I've read the statistics. I knew the benefits of breastfeeding. I imagined my Evangeline scoring lower on tests than my other two; I pictured her with more allergies and health problems than the other two. I could see her cute face becoming unnaturally, unrecognizably plump from the formula. I wondered if she and I would ever bond like I did with the others. And all these problems would be because of me. Because I couldn’t tough it out and do one of the most natural things in the world.
But now Evangeline is over nine months old. She’s been formula fed longer than she was breastfed. And you know what?
She’s a little thicker than my other two but she is not obese.
She is extremely alert and she is not dazed and unintelligent.
She’s bonded more with my husband than she has with me but that's really sweet.
I found a non-GMO formula with pretty decent ingredients from Costco that lasts me two weeks and costs $15. I’m really okay with that.
And guess what?
My life is so much easier.
Sometimes I ask the other kids to feed her a bottle. Actually, at this point, she even prefers to feed herself. Either way I am confident she gets sufficient snuggles.
She sleeps through the night, which means I do too. (Because of my other children, I went over four years without sleeping through the night. You have no idea how much of a gift this is to me.)
I can go on outings without her, no problem. For our anniversary, my husband and I had our first overnight getaway since 2011.
I went to Africa for nine days, for crying out loud. I didn’t think I’d be able to do a trip like that until I was, like, 40. But the day I decided to bottle-feed, I realized I could go! (And it was awesome.)
I’m not trying to get pregnant right now, but if I found out God gave me another baby, guess what! I wouldn't be stressed about it. Formula-feeding has given me so much independence that I don't feel like another baby would be "too soon."
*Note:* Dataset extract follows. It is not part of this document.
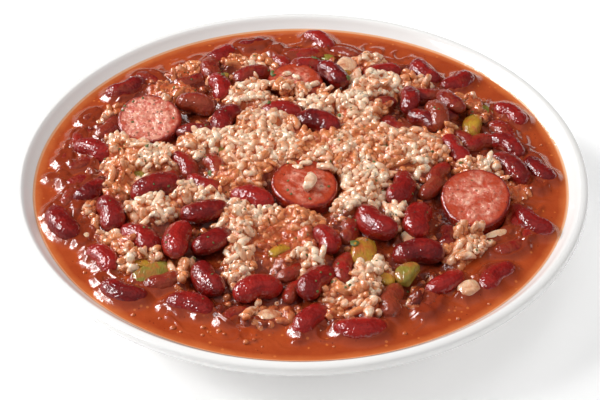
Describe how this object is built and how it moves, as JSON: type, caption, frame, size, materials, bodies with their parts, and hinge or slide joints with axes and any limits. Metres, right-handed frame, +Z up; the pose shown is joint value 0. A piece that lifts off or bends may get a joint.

And another huge benefit of this new experience is that I’m able to relate to a whole bunch of other moms now. When I’m speaking to a formula-feeding mom who might be suspicious that I’m being judgmental of her, she can now have confidence that I’m not judging her, and I’m not competing in the Mommy Wars, because I actually formula-feed my child and love it.
If God gives me a fourth baby, will I try to breastfeed him or her? Definitely. I don’t want to ignore God’s beautiful and gracious design for mothers to feed their kids this incredibly nutritious stuff that comes from our own bodies. Formula companies even openly admit that, health-wise, breastfeeding is best for infants.
But now I also know that formula-feeding is not the end of the world. I trace God’s hand through my nursing troubles and see His kindness to me through all of this. My baby is perfectly fine. Motherhood is quantifiably easier. It was the right decision for our family for this time. And I totally trust other families who make that decision too.
So I hope you’re encouraged, mamas or anyone, that if God gives you a perspective-broadening situation, that’s a gift. And who knows? Even though you didn’t ask for it, you might really enjoy it!